- Exercise
Give all of the lines again, with nothing added or dropped.

══ Data extract

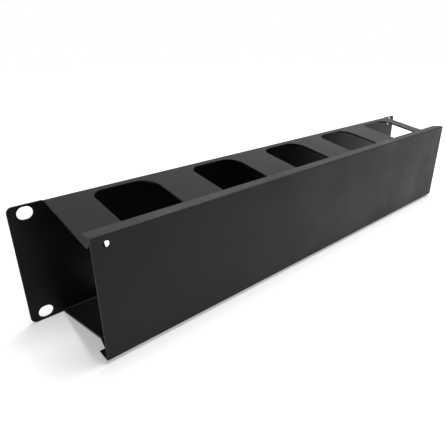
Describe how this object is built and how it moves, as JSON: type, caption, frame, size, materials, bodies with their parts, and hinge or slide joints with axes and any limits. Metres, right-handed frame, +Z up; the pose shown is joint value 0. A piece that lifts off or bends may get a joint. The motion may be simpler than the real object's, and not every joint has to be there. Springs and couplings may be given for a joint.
{
  "type": "horizontal cable manager",
  "caption": "Two-unit rack-mount cable duct: a folded steel channel with notched top and bottom flanges, slotted ears and a hooked-on front cover.",
  "frame": {"origin": "middle of the four rack slots, on the rear face of the ears that lies on the rack's rails", "axes": "+X along the length, +Y towards the back of the rack, +Z up; the cover faces -Y"},
  "size_m": [0.487, 0.0744, 0.0886],
  "materials": {
    "channel_coat": "black powder coat, fine texture, low satin sheen",
    "cover_coat": "black powder coat, fine texture, low satin sheen"
  },
  "bodies": {
    "channel": {"channel_body": "channel_coat"},
    "cover": {"front_cover": "cover_coat"}
  },
  "joints": [
    {"name": "cover_slide", "type": "slide", "parent": "channel", "child": "cover", "axis": [1, 0, 0], "range_m": [-0.45, 0.45]}
  ]
}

════

- Right answer
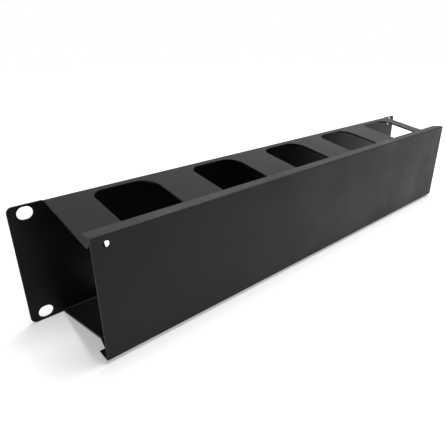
Describe how this object is built and how it moves, as JSON: type, caption, frame, size, materials, bodies with their parts, and hinge or slide joints with axes and any limits. Metres, right-handed frame, +Z up; the pose shown is joint value 0. A piece that lifts off or bends may get a joint. The motion may be simpler than the real object's, and not every joint has to be there. Springs and couplings may be given for a joint.
{
  "type": "horizontal cable manager",
  "caption": "Two-unit rack-mount cable duct: a folded steel channel with notched top and bottom flanges, slotted ears and a hooked-on front cover.",
  "frame": {"origin": "middle of the four rack slots, on the rear face of the ears that lies on the rack's rails", "axes": "+X along the length, +Y towards the back of the rack, +Z up; the cover faces -Y"},
  "size_m": [0.487, 0.0744, 0.0886],
  "materials": {
    "channel_coat": "black powder coat, fine texture, low satin sheen",
    "cover_coat": "black powder coat, fine texture, low satin sheen"
  },
  "bodies": {
    "channel": {"channel_body": "channel_coat"},
    "cover": {"front_cover": "cover_coat"}
  },
  "joints": [
    {"name": "cover_slide", "type": "slide", "parent": "channel", "child": "cover", "axis": [1, 0, 0], "range_m": [-0.45, 0.45]}
  ]
}